The President then recounted how he and Cruz had begun the 2016 presidential campaign as allies, referencing a rally they held together in Washington. But eventually, he said the two men decided it was "time" to begin hitting each other.

"And it got nasty," Trump said.

But since he was elected, Trump said, Cruz has been one of his top allies in Congress.

"And then it ended and I'll tell you what, nobody has helped me more with your tax cuts, with your regulation, with all of the things ... including military and our vets, than Sen. Ted Cruz," Trump said.

Trump predicted that "in just 15 days the people of Texas are going to re-elect a man who has become a really good friend of mine."

It was a stark change from the spring of 2016, when he was whipping that same base of support into a frenzy against "Lyin' Ted."

And he's now given the senator from Texas a pair of much kinder monikers.

"To me, he's not Lyin' Ted anymore. He's Beautiful Ted. He's Texas -- I call him Texas Ted," Trump said as he left the White House en route to Houston earlier Monday.

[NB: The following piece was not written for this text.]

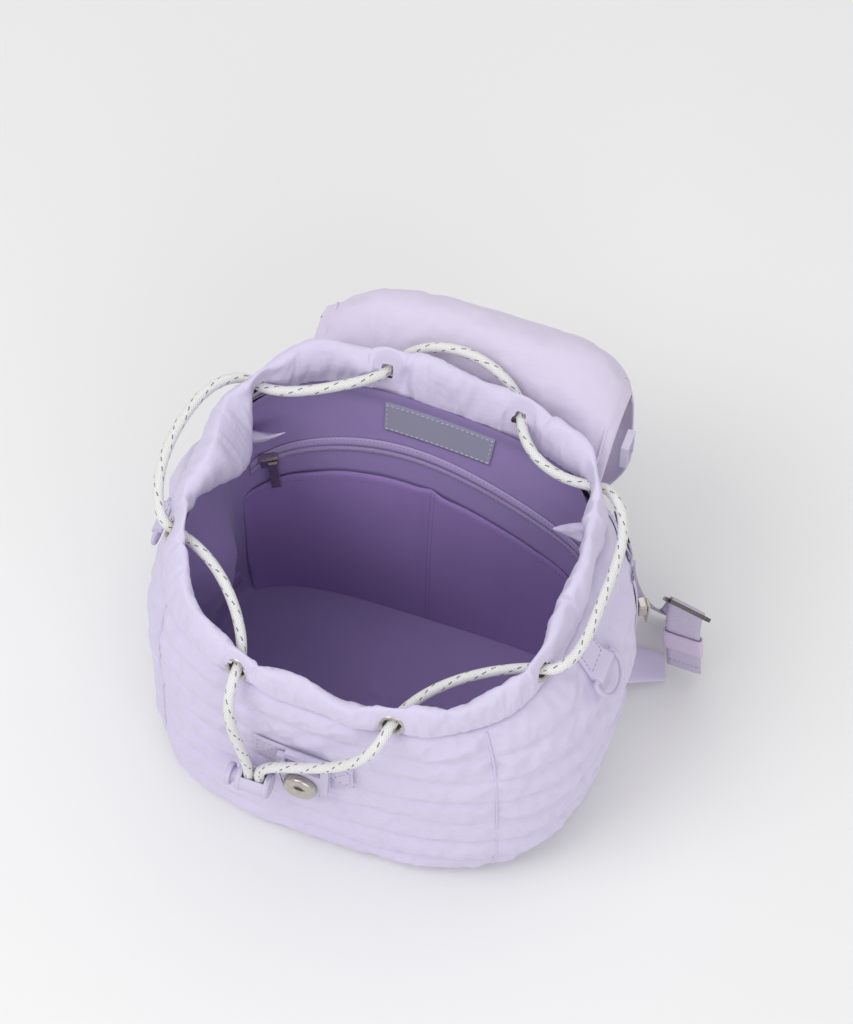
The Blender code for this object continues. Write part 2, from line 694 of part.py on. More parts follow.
def make_cord(parts):
    """Drawcord that threads the eyelets and ends in the cord lock."""
    knots = [Vector(p) * MM for p in CORD_LEGS[0]]
    pins = []
    for i, name in enumerate(CORD_EYELETS):
        place = wall_frame(EYELET_TURNS[name], EYELET_RISE, -BAND_SET_IN)
        centre, axis = place.translation, place.to_3x3().col[2]
        reach = axis * EYELET_REACH * (1 if i % 2 == 0 else -1)
        knots += [centre + reach, centre, centre - reach]
        knots += [Vector(p) * MM for p in CORD_LEGS[i + 1]]
        pins.append((centre, axis))
    path = smooth_path(knots, CORD_POINTS)
    held = {0, 1, 2, CORD_POINTS - 3, CORD_POINTS - 2, CORD_POINTS - 1}
    guided = {}
    for centre, axis in pins:
        nearest = min(range(CORD_POINTS), key=lambda k: (path[k] - centre).length)
        path[nearest] = centre
        held.add(nearest)
        guided[nearest - 1] = guided[nearest + 1] = (centre, axis)
    for _ in range(CORD_EASING):
        eased = list(path)
        for i in range(2, CORD_POINTS - 2):
            if i in held:
                continue
            bend = path[i - 2] + path[i + 2] - 4 * (path[i - 1] + path[i + 1]) + 6 * path[i]
            eased[i] = path[i] - bend * 0.08
            if i in guided:
                centre, axis = guided[i]
                along = axis * (eased[i] - centre).dot(axis)
                aside = eased[i] - centre - along
                most = along.length * CORD_SLANT
                if aside.length > most:
                    eased[i] = centre + along + aside * (most / aside.length)
        path = eased
    tube("drawcord", path, CORD_DIAMETER, "cord_white", parts)


def make_front(parts, cutters):
    """Sewn webbing strip, the frame on it and the round snap below."""
    def strip(u, v, side):
        turn = FRONT_STRIP_TURNS[0] + (FRONT_STRIP_TURNS[1] - FRONT_STRIP_TURNS[0]) * u
        rise = FRONT_STRIP_RISES[0] + (FRONT_STRIP_RISES[1] - FRONT_STRIP_RISES[0]) * v
        return wall_point(turn, rise, GAP + WEBBING_THICKNESS * side)

    patch("front_webbing", strip, 8, 2, "webbing", parts)
    out = GAP + WEBBING_THICKNESS + 0.8 * MM + FRAME_SIZE.z / 2
    place = wall_frame(FRAME_TURN, FRAME_RISE, out)
    frame = block("front_frame", FRAME_SIZE, "lilac_plastic", parts)
    frame.matrix_world = place
    slot = block("frame_slot", FRAME_SLOT, "lilac_plastic", cutters)
    slot.matrix_world = place @ Matrix.Translation((0, FRAME_SIZE.y * 0.24, 0))
    add_modifier(frame, "BEVEL", width=1.6 * MM, segments=3)
    cut(frame, slot)
    snap = turned("magnet_snap", (
        (SNAP_RADIUS, SNAP_THICKNESS * 0.7), (SNAP_RADIUS, 0), (2.4 * MM, 0),
        (2.4 * MM, SNAP_THICKNESS * 0.8), (SNAP_RADIUS * 0.82, SNAP_THICKNESS),
    ), "nickel", parts, steps=24)
    drop = Matrix.Translation((0, -FRAME_SIZE.y * 0.24, FRAME_SIZE.z / 2 + GAP))
    snap.matrix_world = place @ drop


def make_lock(parts, cutters):
    """Cord lock whose plunger slides along X inside its barrel."""
    lie = Matrix.Translation(LOCK_CENTRE) @ Matrix.Rotation(radians(-90), 4, "Y")
    barrel = cylinder("cord_lock_barrel", LOCK_RADIUS, LOCK_LENGTH, "lilac_plastic", parts, 24)
    barrel.matrix_world = lie
    bore = cylinder("lock_bore", LOCK_BORE, LOCK_BORE_DEPTH, "nickel", cutters, 20)
    bore.matrix_world = lie @ Matrix.Translation(
        (0, 0, (LOCK_LENGTH - LOCK_BORE_DEPTH) / 2 + MM)
    )
    gate_size = Vector((CORD_STRANDS + CORD_DIAMETER + 1.2 * MM, CORD_DIAMETER + 1 * MM, 60 * MM))
    gate = block("lock_gate", gate_size, "nickel", cutters)
    gate.location = LOCK_CENTRE
    cut(barrel, bore)
    cut(barrel, gate)
    stem_end = LOCK_LENGTH / 2 - LOCK_BORE_DEPTH + LOCK_TRAVEL + 2 * MM
    cap_end = LOCK_LENGTH / 2 + LOCK_TRAVEL + MM + PLUNGER_CAP
    stem = LOCK_BORE - GAP
    plunger = turned("cord_lock_plunger", (
        (0.0, cap_end), (PLUNGER_CAP_RADIUS, cap_end),
        (PLUNGER_CAP_RADIUS, cap_end - PLUNGER_CAP), (stem, cap_end - PLUNGER_CAP),
        (stem, stem_end), (0.0, stem_end),
    ), "lilac_plastic", parts, steps=20)
    plunger.matrix_world = lie
    gate_size.x += LOCK_TRAVEL
    passage = block("plunger_gate", gate_size, "nickel", cutters)
    passage.location = LOCK_CENTRE - Vector((LOCK_TRAVEL / 2, 0, 0))
    cut(plunger, passage)


def make_rings(parts, cutters):
    """D-rings on the side panels, each hanging in the folded end of a sewn tab."""
    eye_radius = RING_WIRE / 2 + GAP + TAB_THICKNESS / 2
    stand = eye_radius + 2 * GAP - TAB_SINK
    for side, turn in RING_TURNS.items():
        place = wall_frame(turn, RING_RISE, stand)
        half = RING_WIDTH / 2
        shoulder = RING_DROP * 0.16
        bow = [
            Vector((half * cos(a), -shoulder - (RING_DROP - shoulder) * sin(a) ** 0.8, 0))
            for a in [pi * i / 12 for i in range(13)]
        ]
        points = [Vector((half, 0, 0))] + bow + [Vector((-half, 0, 0))]
        ring = tube("d_ring_" + side, points, RING_WIRE, "lilac_plastic", parts, cyclic=True)
        ring.matrix_world = place
        name = "d_ring_tab_" + side
        half_turn = degrees(TAB_WIDTH / 2 / plan_point(turn, RING_RISE).xy.length)
        climb = TAB_HEIGHT / rim_height(turn)

        def cloth(u, v, face, turn=turn, half_turn=half_turn, climb=climb):
            """Point of the tab's cloth, which follows the wall up from the ring."""
            out = GAP - TAB_SINK + TAB_THICKNESS * face
            return wall_point(turn + half_turn * (2 * u - 1), RING_RISE + climb * v, out)

        tab = patch(name, cloth, 4, 5, "webbing", parts)
        lie = place @ Matrix.Rotation(radians(90), 4, "Y")
        eye = cylinder("eye_" + side, eye_radius, TAB_WIDTH, "webbing", cutters, 16)
        bore = cylinder("bore_" + side, RING_WIRE / 2 + GAP, 2 * TAB_WIDTH, "webbing", cutters, 16)
        for helper in (eye, bore):
            helper.matrix_world = lie
        join(tab, eye)
        cut(tab, bore)


def make_straps(parts, cutters):
    """Each shoulder strap: tab, ribbed webbing, slide buckle, keeper and sewn wing."""
    across, up = STRAP_ACROSS, BUCKLE_UP
    up = (up - across * up.dot(across)).normalized()
    back = across.cross(up)
    back *= 1 if back.y > 0 else -1
    slot_middle = (BUCKLE_BAR + BUCKLE_SLOT.y) / 2
    lift = (BUCKLE_SIZE.z + WEBBING_THICKNESS) / 2 + GAP
    for side, route in STRAP_ROUTES.items():
        turn, rise = STRAP_TABS[side]

        def tab(u, v, face):
            return wall_point(turn - 5 + 10 * u, rise - 0.03 + 0.08 * v, GAP + TAB_CLOTH * face)

        patch("strap_tab_" + side, tab, 3, 2, "shell_nylon", parts)
        top = [
            wall_frame(turn, rise + above, 3.6 * GAP + TAB_CLOTH + WEBBING_THICKNESS / 2)
            for above in (0.03, -0.04, -0.10)
        ]
        sewn = top[0].to_3x3().col[0]
        sewn = sewn if sewn.dot(across) > 0 else -sewn
        behind = [Vector(p) * MM for p in route["behind"]]
        centre = Vector(route["buckle"]) * MM
        over = [
            centre + back * lift - up * 14 * MM, centre + back * lift - up * 2 * MM,
            centre + back * (lift - 0.6 * MM) + up * slot_middle * 0.6,
            centre + up * slot_middle, centre - back * 3 * MM + up * slot_middle * 0.55,
        ]
        hung = [Vector(p) * MM for p in route["front"]]
        down = (hung[2] - hung[1]).normalized()
        level = (across - down * across.dot(down)).normalized()
        path = [place.translation for place in top] + behind + over + hung
        widths = [sewn] * len(top) + [across] * len(behind + over) + [level] * len(hung)
        ribbon("strap_webbing_" + side, path, STRAP_WIDTH, WEBBING_THICKNESS, widths,
               "webbing", parts)
        lie = Matrix((across, up, across.cross(up))).transposed().to_4x4()
        lie.translation = centre
        buckle = block("strap_buckle_" + side, BUCKLE_SIZE, "nickel", parts)
        buckle.matrix_world = lie
        for sign in (-1, 1):
            slot = block("buckle_slot", BUCKLE_SLOT, "nickel", cutters)
            slot.matrix_world = lie @ Matrix.Translation((0, sign * slot_middle, 0))
            cut(buckle, slot)
        keeper_lie = Matrix((level, down.cross(level), down)).transposed().to_4x4()
        keeper_lie.translation = (hung[1] + hung[2]) / 2
        hole = Vector((STRAP_WIDTH + 2 * GAP, WEBBING_THICKNESS + 4 * GAP, KEEPER_HEIGHT))
        band = hole + Vector((2 * KEEPER_WALL, 2 * KEEPER_WALL, 0))
        keeper = block("strap_keeper_" + side, band, "lid_nylon", parts)
        keeper.matrix_world = keeper_lie
        hole.z *= 2
        inside = block("keeper_hole", hole, "nickel", cutters)
        inside.matrix_world = keeper_lie
        cut(keeper, inside)
        wing = [Vector(p) * MM for p in route["wing"]]
        ribbon("strap_wing_" + side, wing, WING_WIDTH, WING_THICKNESS,
               [WING_ACROSS[side]] * len(wing), "shell_nylon", parts)


def make_side_zip(parts):
    """Upright zip near the right back edge, with its slider and pull."""
    def tape(u, v, side):
        rise = SIDE_ZIP_RISES[0] + (SIDE_ZIP_RISES[1] - SIDE_ZIP_RISES[0]) * v
        return wall_point(SIDE_ZIP_TURN - 1.5 + 3 * u, rise, GAP + SHEET_THICKNESS * side)

    patch("side_zip", tape, 1, 10, "webbing", parts)
    place = wall_frame(SIDE_ZIP_TURN, 0.52, GAP * 1.6 + SHEET_THICKNESS + SLIDER_SIZE.z / 2)
    slider = block("side_zip_slider", SLIDER_SIZE, "nickel", parts)
    slider.matrix_world = place
    add_modifier(slider, "BEVEL", width=1.2 * MM, segments=2)
    pull = block("side_zip_pull", PULL_SIZE, "nickel", parts)
    lie = SLIDER_SIZE.z / 2 + PULL_SIZE.z / 2 + GAP
    pull.matrix_world = place @ Matrix.Translation((0, -PULL_SIZE.y / 2 + 3 * MM, lie))
    add_modifier(pull, "BEVEL", width=0.8 * MM, segments=2)


def main():
    """Clear the file and build every piece."""
    for thing in list(bpy.data.objects):
        bpy.data.objects.remove(thing)
    parts = bpy.data.collections.new("quilted_backpack")
    cutters = bpy.data.collections.new("cutters")
    for collection in (parts, cutters):
        bpy.context.scene.collection.children.link(collection)
    make_body(parts)
    make_band(parts, cutters)
    make_inside(parts)
    make_lid(parts, cutters)
    make_cord(parts)
    make_front(parts, cutters)
    make_lock(parts, cutters)
    make_rings(parts, cutters)
    make_straps(parts, cutters)
    make_side_zip(parts)


main()
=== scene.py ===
"""Looks of the quilted drawstring backpack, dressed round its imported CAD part.

Lengths are in metres in the part's own frame: X to the bag's right seen from the front, -Y out
of the front and Z up, with the ground at z = 0. A place on the padded wall is given by a turn,
in degrees from +X and counter-clockwise from above, and a rise, a share of the wall's height.
"""
import logging
from collections.abc import Callable, Sequence
from dataclasses import dataclass, field
from enum import Enum
from functools import lru_cache
from math import cos, degrees, exp, floor, pi, radians, sin

import bmesh
import bpy
import numpy as np
from mathutils import Matrix, Vector, noise


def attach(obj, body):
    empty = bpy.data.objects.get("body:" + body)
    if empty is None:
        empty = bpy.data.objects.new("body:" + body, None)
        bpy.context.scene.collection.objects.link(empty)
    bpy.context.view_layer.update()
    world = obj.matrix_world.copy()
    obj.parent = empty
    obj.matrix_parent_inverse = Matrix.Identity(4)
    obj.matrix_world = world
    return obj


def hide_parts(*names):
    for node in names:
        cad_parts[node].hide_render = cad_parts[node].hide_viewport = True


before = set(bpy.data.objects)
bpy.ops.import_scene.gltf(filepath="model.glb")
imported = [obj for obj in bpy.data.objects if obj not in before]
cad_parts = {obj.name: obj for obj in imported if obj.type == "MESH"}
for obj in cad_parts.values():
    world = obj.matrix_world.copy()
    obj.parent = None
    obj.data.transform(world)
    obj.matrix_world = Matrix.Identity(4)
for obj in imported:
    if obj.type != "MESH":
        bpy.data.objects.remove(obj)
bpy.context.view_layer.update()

log = logging.getLogger("backpack")

MM = 0.001
GAP = 0.4 * MM
Colour = tuple[float, float, float]
Points = list[Vector]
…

"No, Ted Cruz and I had a very, very nasty and tough campaign. It was a very competitive -- it was a very tough campaign. Once it ended and we got together -- and, by the way, very late into the campaign we lasted. People were shocked. I said, 'Don't worry, it's only a question of time,' " Trump said.

Just 15 days before the midterm elections -- to the dismay of some Republicans in tighter races -- Trump is stumping in this solidly red state to help ensure Cruz fends off a challenge from Democratic Rep. Beto O'Rourke, whose energized campaign has unnerved some Republicans.

Trump's Texas rally is just the latest stop in the President's blitz of campaign appearances leading up to the midterm elections November 6, coming on the heels of a swing through Western states late last week.

After Texas, Trump will rally supporters in Wisconsin and North Carolina and then round out the week in Illinois.

The rally comes as Trump continues to grapple with one of the most consequential diplomatic crises of his presidency, the fallout from the death of Saudi journalist Jamal Khashoggi, who was killed by Saudi agents in the Saudi Consulate in Istanbul earlier this month.

Saudi Arabia admitted for the first time on Friday that Saudi officials had killed Khashoggi, but claimed it was an accidental death resulting from a fistfight -- an explanation at odds with the Turkish government's account and other key facts.

Trump has turned away from that issue during rallies, instead focusing on his accomplishments as President and warning his supporters that Democratic gains in Congress would spell disaster for the country.

Trump has also talked about illegal immigration at recent rallies, seizing on a caravan of several thousand migrants working its way from Central America toward the US border.